We didn't want to limit this introduction to the topic of libraries and anarchists to the past alone. It would be false. The anarchist movement is still alive and, in many cases, is trying more or less successfully to adapt itself to actual social developments. For the past decade in some countries (Germany, Italy and the United States, mainly) alternative reading rooms, call Infoshops, have been springing-up, supported by anarchist groups following the tradition of volunteer work and self-financing. These give people who are interested radical literature, magazines, or 'zines that are edited by similar groups from different cities or countries, as well as tools to access electronic information. At the same time, they create materials supporting the cause and coordinate common tasks among different centers.

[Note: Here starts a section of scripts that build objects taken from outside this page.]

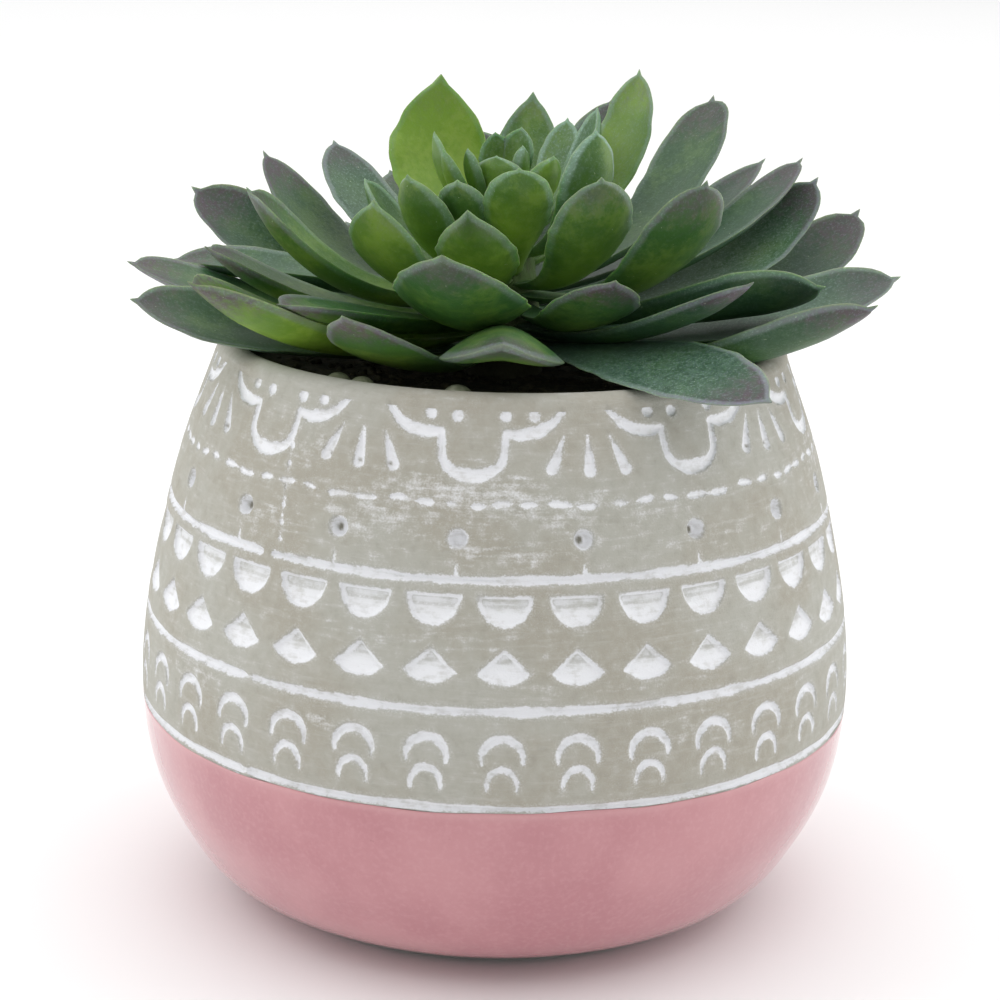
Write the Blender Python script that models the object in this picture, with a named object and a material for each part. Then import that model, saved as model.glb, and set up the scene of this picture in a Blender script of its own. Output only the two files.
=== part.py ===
"""A potted succulent: a rosette of thick pointed leaves in a round two-tone ceramic pot.

Blender 4.5 script, metres, +Z up. The origin is the centre of the pot's flat foot, and the
pot's front faces -Y. Lengths are named in millimetres and scaled where a mesh is made.

An azimuth is in degrees, counterclockwise as seen from above: 0 is +X, 90 is the back,
270 is the front.
"""

from collections import namedtuple
from math import cos, pi, radians, sin

import bmesh
import bpy
import numpy as np

MM = 0.001

# Driving dimensions, in millimetres.
BELLY_RADIUS = 60.0
LIP_TOP = 95.5
LIP_ROUND = 2.3
LIP_RADIUS = 44.9
WALL = 4.2
FLOOR = 6.5
FLOOR_RADIUS = 41.0
INNER_HEIGHTS = (87.5, 66.0, 44.0, 24.0, 12.0)
SHORE_CLEARANCE = 0.4
CLEARANCE = 0.3
SIDES = 48

# The pot's outside, as heights and radii from the foot to just under the lip.
OUTSIDE = (
    (0.0, 36.0),
    (6.0, 47.9),
    (14.0, 54.1),
    (24.0, 58.4),
    (36.0, BELLY_RADIUS),
    (50.0, 59.1),
    (64.0, 56.4),
    (78.0, 52.8),
    (92.0, 47.7),
)

# The glazed coat on the lower wall.
GLAZE_THICKNESS = 0.7
GLAZE_BOTTOM = 0.8
GLAZE_TOP = 34.5
GLAZE_HEIGHTS = (GLAZE_BOTTOM, 3.5, 8.0, 14.0, 23.0, GLAZE_TOP)

# Pressed lines that ring the pot: the height of each, their width and depth.
RING_LINES = (36.1, 50.5, 69.5)
RING_WIDTH = 1.6
RING_DEPTH = 0.7

# Heights of the bare wall's section between its lines, and above the highest one.
BETWEEN_LINES = (43.0, 60.0)
SHOULDER = (77.0, 85.0)

# Pressed stamps. Angles are in degrees from the front, positive to the right.
STAMP_DEPTH = 0.8
STAMP_REACH = 1.2
STAMP_COLUMNS = 33
STAMP_TURN = 1.4
HALF_MOON_HEIGHT = 65.2
WEDGE_HEIGHT = 57.0
ARCH_HEIGHT = 44.7
SMALL_ARCH_HEIGHT = 40.4
PIT_COLUMNS = 18
PIT_TURN = -6.3
PIT_HEIGHT = 75.3
MOTIFS = 9
MOTIF_TURN = -4.6
SCALLOP_HEIGHT = 90.0
SCALLOP_ARM_WIDTH = 1.3
TEARDROP_HEIGHT = 86.6
TEARDROP_SPREAD = 5.7
TEARDROP_LEAN = 20.0

# Soil and stem.
SOIL_TOP = 90.3
SOIL_ROUGHNESS = 0.5
SOIL_BOWL = ((36.0, 0.0), (27.0, 0.4), (17.0, 0.8))
SOIL_SIDES = 22
SOIL_SEED = 7
STEM_BOTTOM = 74.0
STEM_TOP = 112.5
STEM_OUTLINE = ((74.0, 6.2), (92.0, 7.0), (100.0, 6.2), (108.0, 5.0), (112.5, 4.2))
STEM_SIDES = 14

# Beads that lie on the soil inside the front of the lip: azimuth, distance out, radius.
BEADS = ((260.5, 39.6, 2.3), (237.5, 39.7, 2.1), (231.0, 39.8, 2.1), (247.0, 40.2, 1.5))
BEAD_FLATNESS = 0.85

# Leaf blades. A blade's stations run from its root, 0, to its tip, 1.
LEAF_STATIONS = (0.0, 0.1, 0.26, 0.44, 0.6, 0.76, 0.91, 1.0)
LEAF_COLUMNS = (-1.0, -0.5, 0.0, 0.5, 1.0)
SMALL_LEAF_STATIONS = (0.0, 0.22, 0.45, 0.68, 0.88, 1.0)
SMALL_LEAF_COLUMNS = (-1.0, 0.0, 1.0)
LEAF_THICKNESS = 2.4
ROOT_THICKNESS_SHARE = 0.62
UPPER_SHARE = 0.30
CUP_START = 0.25
TIP_TAPER = 0.18
EDGE_ROUNDING = 2.2
CUP_FORM = 1.7
CUP_NARROWING = 0.12
ROOT_WIDTH = 0.36
ROOT_GAP = 0.4

Leaf = namedtuple(
    "Leaf", "azimuth reach tip root width bow cup roll swing widest fullness", defaults=(0.67, 0.55)
)

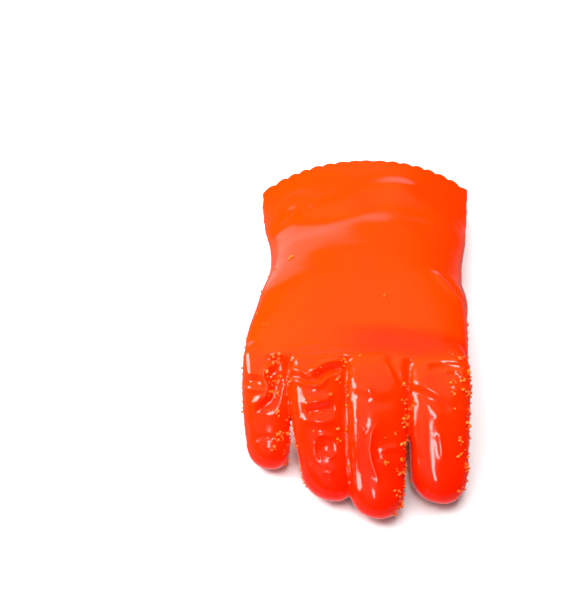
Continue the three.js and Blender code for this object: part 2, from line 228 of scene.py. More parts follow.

[...] Nobody can deny anarchist libraries and librarians their anticipation of many topics of current concern (like ecology, sexual politics, etc) Anarchists merge revolution with life, open new vital paths for the emancipation of human beings, through mutual aid, volunteer work and by using publishing and the library as tools for liberation, setting a real example of concrete alternatives society has vainly tried to bury with the label of "utopian."
The intentions of this dossier are modest. A first approach to the huge topic of what anarchist libraries were and are to the anarchist movement as a tool for individual intellectual formation (which doesn't mean, compulsory schooling) and as an instrument to spread revolutionary ideas throughout society. Thanks to all those who helped us in producing this material.